An uncommon incunable edition of Cicero’s Offices, and the first edition to have the commentary of the humanist Pietro Marso (1442-1512), who dedicates the work to Cardinal Francesco Gonzaga. Marso tutored Francesco’s younger brother in Mantua, and dedicated later work to his older brother. Laudatory verses in praise of Gonzaga are printed here after the colophon.

Cicero’s hugely influential discussion on moral duty, addressed to his son, was first printed at Mainz by Fust and Schoeffer in 1465/66; an essential component of European schooling in the early modern period, and often in English referred to as ‘Tully’s Offices’, it remains widely read and studied. This edition was printed by Tortis in collaboration with Franciscus de Madiis; a variant colophon names de Madiis explicitly. The following year, in 1482, de Tortis printed an edition of Cicero that contained De Officiis along with De Amicitia and De Senectute, reproducing Marso’s commentary of the first, though it was not a direct, line-for-line reissue of this edition.
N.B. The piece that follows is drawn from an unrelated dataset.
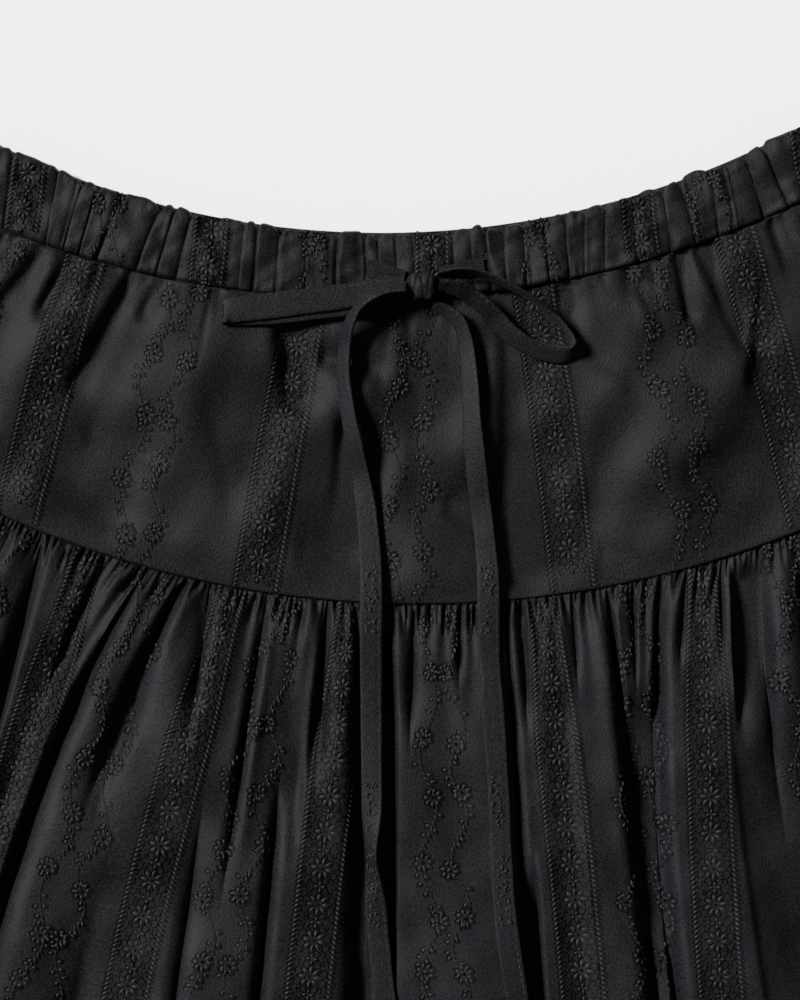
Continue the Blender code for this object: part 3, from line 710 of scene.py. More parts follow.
@dataclass
class WaistbandFront(Casing):
    """The gathered casing across the front, round along both edges, its elastic inside."""

    puff: float = 1.3
    round_run: float = 4.2
    sharp_side: tuple[float, float] = (0.9, 1.9)
    soft_side: tuple[float, float] = (2.5, 7.0)
    deepen: float = 2.05
    scallop: float = 2.3
    notch: float = 1.3
    bulge: float = 1.1
    edge_reach: float = 3.0
    deepest: float = 1.9
    groove_seed: int = 77
    base: float = BAND_REST + CASING - 0.4
    underside_round: float = 1.1
    gathers: Streaks = Streaks(21, 88, 187.0, (0.5, 1.3), (0.1, 0.8), (3.0, 18.0))
    crumple: Ripple = Ripple(23, 0.85, 6.0, 32.0)

    def plan(self, u: np.ndarray, down: np.ndarray) -> tuple[np.ndarray, np.ndarray]:
        """Plan place, with the gathers leaning from the top edge to the seam."""
        foot = np.interp(u, PUCKER_TOPS, PUCKER_FEET)
        return super().plan(u + (foot - u) * down / self.length, down)

    def share(self, x: np.ndarray, y: np.ndarray) -> tuple[np.ndarray, np.ndarray]:
        """The inverse of plan, with the lean undone."""
        leant, down = super().share(x, y)
        top = np.interp(leant, PUCKER_FEET, PUCKER_TOPS)
        return leant + (top - leant) * np.clip(down / self.length, 0.0, 1.0), down

    def grooves(self, place: np.ndarray, down: np.ndarray) -> np.ndarray:
        """Depth of the gathers: each is sharp on one side, soft on the other, and fades in its own way."""
        random = np.random.default_rng(self.groove_seed)
        t = np.clip(down / self.length, 0.0, 1.0)
        total = 0.0
        for pucker, at in zip(PUCKERS, PUCKER_TOPS[1:-1] * WAIST_TOP.half):
            sharp, soft = random.uniform(*self.sharp_side), random.uniform(*self.soft_side)
            left, right = (sharp, soft) if random.uniform() < 0.5 else (soft, sharp)
            top, foot, middle = (random.uniform(*span) for span in ((0.5, 1.1), (0.6, 1.2), (0.15, 0.8)))
            held = np.interp(t, (0.0, 0.5, 1.0), (top, middle, foot))
            shape = dip(place - at, np.where(place < at, left, right))
            total = np.maximum(total, self.deepen * pucker.depth * held * shape)
        return total

    def height(self, u: np.ndarray, down: np.ndarray, x: np.ndarray, y: np.ndarray) -> np.ndarray:
        """The casing's round back with its crumples, less its grooves and small gathers."""
        to_foot = self.length - down
        loft = -self.puff * dip(down, self.round_run) - 1.4 * dip(down, 1.2)
        loft = loft + self.puff * (1.0 - dip(to_foot, 2.6)) - 0.9 * dip(to_foot, 0.9)
        place = u * WAIST_TOP.half
        loft = loft + self.crumple.relief(x, y) - self.grooves(place, down)
        loft = loft - self.gathers.relief(place, down) - self.gathers.relief(place, to_foot)
        end = (1.0 - np.abs(u)) * WAIST_TOP.half
        return self.base + np.maximum(loft, -self.deepest) - 1.6 * dip(end, 5.0)

    def edge_shift(self, u: np.ndarray, down: np.ndarray, x: np.ndarray) -> np.ndarray:
        """The top edge's scallops: it bulges unevenly and is drawn in at each groove."""
        place = u * WAIST_TOP.half
        notches = sum(
            p.depth * np.exp(-(((place - at) / self.notch) ** 2))
            for p, at in zip(PUCKERS, PUCKER_TOPS[1:-1] * WAIST_TOP.half)
        )
        shift = self.bulge * self.crumple.relief(x, 0.0 * x) - self.scallop * notches
        return shift * np.exp(-((down / self.edge_reach) ** 2))

    def plain_face(self, turned_in: np.ndarray) -> np.ndarray:
        """The underside, which lies on the back casing."""
        return BAND_REST + self.underside_round * turned_in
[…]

Of bibliographic interest, the statement of collation and gatherings here is in the form of a half-page list, arranged alphabetically by gathering, in which the first word of the first four leaves of each gathering is provided; e.g. ‘a: prima alba; petri marfi; enim uita; quanquam’, and so on.

Provenance: 1. Exlibris of Charles Sarolea - with ‘in angello cum libello’ - on front endpapers; Charles Louis-Camille Sarole´a (1870-1953), Belgian philologist with a long academic career in the French department at the University of Edinburgh. The size of his library prompted him to purchase the terraced house adjoining his in Edinburgh’s New Town, in the early twentieth century. 2. Bookplate of Charles Watson on front pastedown; the oak leaves with motto ‘florescit’ suggest a link to the Scottish Watson clan.

Only bifoliums K3/K6 and L1/L8 are found unrubricated and may have been supplied from another copy when the volume was rebound. A few minor stains, some damage from nibbling to lower blank margin of first gathering, but generally fresh copy.

BMC V, 321. Goff C-597. HC 5271*. GW 6950. ISTC ic00597000 (listing copies in only 29 holding institutions).